What is expected
Set down, please, exactly the lines below that run from the line with "box = flashing.part.bounding_box()" to the line with "obj.matrix_parent_inverse = Matrix.Identity(4)", both lines included.

>> Start

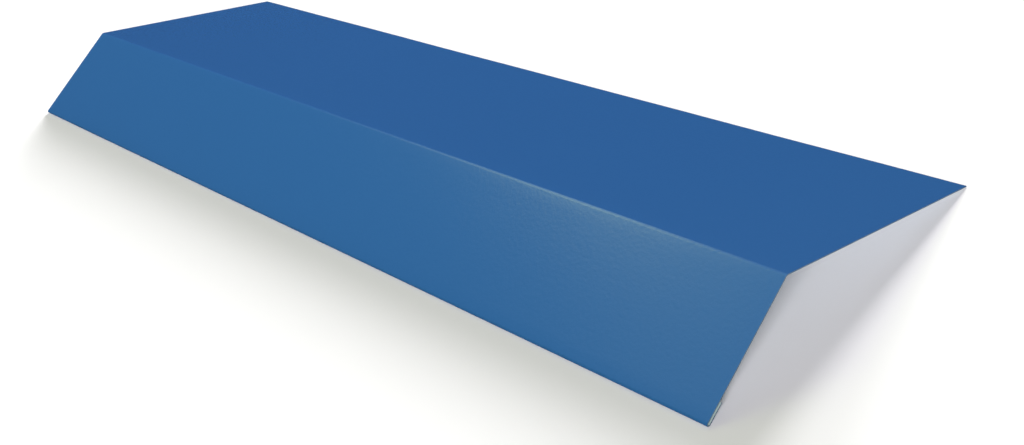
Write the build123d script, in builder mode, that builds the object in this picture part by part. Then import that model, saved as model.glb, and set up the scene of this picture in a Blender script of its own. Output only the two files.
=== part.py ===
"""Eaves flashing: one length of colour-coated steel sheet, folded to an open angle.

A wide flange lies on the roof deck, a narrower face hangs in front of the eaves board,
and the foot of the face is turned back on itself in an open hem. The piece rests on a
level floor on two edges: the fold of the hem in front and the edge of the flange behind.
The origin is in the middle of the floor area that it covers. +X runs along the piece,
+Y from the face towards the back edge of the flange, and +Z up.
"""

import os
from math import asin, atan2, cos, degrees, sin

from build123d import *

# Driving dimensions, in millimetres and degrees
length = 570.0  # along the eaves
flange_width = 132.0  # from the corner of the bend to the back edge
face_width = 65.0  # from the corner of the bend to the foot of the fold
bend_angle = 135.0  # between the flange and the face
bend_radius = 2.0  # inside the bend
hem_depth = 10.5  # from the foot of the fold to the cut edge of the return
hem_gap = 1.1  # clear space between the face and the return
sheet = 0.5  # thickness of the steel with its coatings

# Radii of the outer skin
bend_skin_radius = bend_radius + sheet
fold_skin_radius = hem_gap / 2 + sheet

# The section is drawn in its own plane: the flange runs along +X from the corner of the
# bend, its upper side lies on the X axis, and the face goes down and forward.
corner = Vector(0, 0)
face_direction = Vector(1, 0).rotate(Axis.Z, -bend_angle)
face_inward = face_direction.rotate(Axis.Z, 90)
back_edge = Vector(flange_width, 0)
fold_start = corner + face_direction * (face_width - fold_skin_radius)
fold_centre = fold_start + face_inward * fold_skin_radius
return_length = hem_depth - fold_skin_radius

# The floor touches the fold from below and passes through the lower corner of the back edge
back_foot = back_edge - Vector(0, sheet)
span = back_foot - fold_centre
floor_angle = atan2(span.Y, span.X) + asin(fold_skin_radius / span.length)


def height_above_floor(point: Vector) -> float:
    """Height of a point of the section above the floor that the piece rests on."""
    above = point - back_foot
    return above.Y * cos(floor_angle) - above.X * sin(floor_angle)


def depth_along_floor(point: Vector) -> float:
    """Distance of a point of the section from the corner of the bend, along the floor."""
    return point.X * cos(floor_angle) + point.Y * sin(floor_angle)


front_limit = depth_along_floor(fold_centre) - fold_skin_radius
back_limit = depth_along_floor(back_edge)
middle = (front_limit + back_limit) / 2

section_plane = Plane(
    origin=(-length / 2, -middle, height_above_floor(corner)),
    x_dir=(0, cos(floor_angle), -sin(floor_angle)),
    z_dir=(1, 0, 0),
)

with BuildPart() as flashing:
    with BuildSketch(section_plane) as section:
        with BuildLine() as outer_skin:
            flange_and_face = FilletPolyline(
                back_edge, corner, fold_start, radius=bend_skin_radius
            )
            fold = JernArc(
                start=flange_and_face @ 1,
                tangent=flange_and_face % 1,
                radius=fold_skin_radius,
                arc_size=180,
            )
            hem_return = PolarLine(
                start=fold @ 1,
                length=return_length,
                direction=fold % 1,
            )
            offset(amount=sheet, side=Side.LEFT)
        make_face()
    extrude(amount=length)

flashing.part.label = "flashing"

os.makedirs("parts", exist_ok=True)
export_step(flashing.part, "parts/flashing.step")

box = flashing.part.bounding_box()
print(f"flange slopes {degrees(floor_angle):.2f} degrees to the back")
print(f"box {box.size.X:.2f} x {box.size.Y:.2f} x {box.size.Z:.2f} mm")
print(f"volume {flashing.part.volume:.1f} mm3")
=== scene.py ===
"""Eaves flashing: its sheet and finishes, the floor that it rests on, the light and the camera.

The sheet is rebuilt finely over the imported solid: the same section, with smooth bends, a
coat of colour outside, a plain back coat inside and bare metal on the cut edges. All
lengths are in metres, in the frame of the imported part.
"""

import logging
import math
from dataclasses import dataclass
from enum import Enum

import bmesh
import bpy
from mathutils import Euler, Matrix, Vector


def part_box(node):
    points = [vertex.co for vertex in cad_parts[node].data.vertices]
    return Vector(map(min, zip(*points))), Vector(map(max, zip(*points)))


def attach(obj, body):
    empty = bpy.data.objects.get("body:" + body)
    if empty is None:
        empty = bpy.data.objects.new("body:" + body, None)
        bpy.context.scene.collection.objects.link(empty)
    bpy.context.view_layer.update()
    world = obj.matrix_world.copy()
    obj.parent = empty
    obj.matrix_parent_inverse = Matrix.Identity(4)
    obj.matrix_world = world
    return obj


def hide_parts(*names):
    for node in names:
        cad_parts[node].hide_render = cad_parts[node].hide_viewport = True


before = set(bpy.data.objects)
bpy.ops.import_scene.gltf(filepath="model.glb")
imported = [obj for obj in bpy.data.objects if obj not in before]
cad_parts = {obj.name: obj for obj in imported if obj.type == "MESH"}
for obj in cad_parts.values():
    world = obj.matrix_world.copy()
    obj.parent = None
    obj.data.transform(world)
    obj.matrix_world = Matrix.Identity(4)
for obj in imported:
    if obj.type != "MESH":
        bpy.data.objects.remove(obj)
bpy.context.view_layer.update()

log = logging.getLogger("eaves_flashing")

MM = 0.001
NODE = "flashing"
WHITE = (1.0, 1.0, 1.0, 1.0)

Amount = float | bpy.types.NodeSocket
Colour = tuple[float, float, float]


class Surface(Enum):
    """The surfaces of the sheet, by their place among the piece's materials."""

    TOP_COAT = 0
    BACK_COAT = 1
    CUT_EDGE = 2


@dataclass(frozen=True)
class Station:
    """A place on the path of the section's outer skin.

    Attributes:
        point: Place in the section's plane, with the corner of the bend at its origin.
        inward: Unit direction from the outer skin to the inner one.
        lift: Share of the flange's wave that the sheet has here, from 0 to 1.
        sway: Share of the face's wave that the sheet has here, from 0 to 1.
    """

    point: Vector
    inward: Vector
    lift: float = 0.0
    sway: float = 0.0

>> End

Solution
box = flashing.part.bounding_box()
print(f"flange slopes {degrees(floor_angle):.2f} degrees to the back")
print(f"box {box.size.X:.2f} x {box.size.Y:.2f} x {box.size.Z:.2f} mm")
print(f"volume {flashing.part.volume:.1f} mm3")
=== scene.py ===
"""Eaves flashing: its sheet and finishes, the floor that it rests on, the light and the camera.

The sheet is rebuilt finely over the imported solid: the same section, with smooth bends, a
coat of colour outside, a plain back coat inside and bare metal on the cut edges. All
lengths are in metres, in the frame of the imported part.
"""

import logging
import math
from dataclasses import dataclass
from enum import Enum

import bmesh
import bpy
from mathutils import Euler, Matrix, Vector


def part_box(node):
    points = [vertex.co for vertex in cad_parts[node].data.vertices]
    return Vector(map(min, zip(*points))), Vector(map(max, zip(*points)))


def attach(obj, body):
    empty = bpy.data.objects.get("body:" + body)
    if empty is None:
        empty = bpy.data.objects.new("body:" + body, None)
        bpy.context.scene.collection.objects.link(empty)
    bpy.context.view_layer.update()
    world = obj.matrix_world.copy()
    obj.parent = empty
    obj.matrix_parent_inverse = Matrix.Identity(4)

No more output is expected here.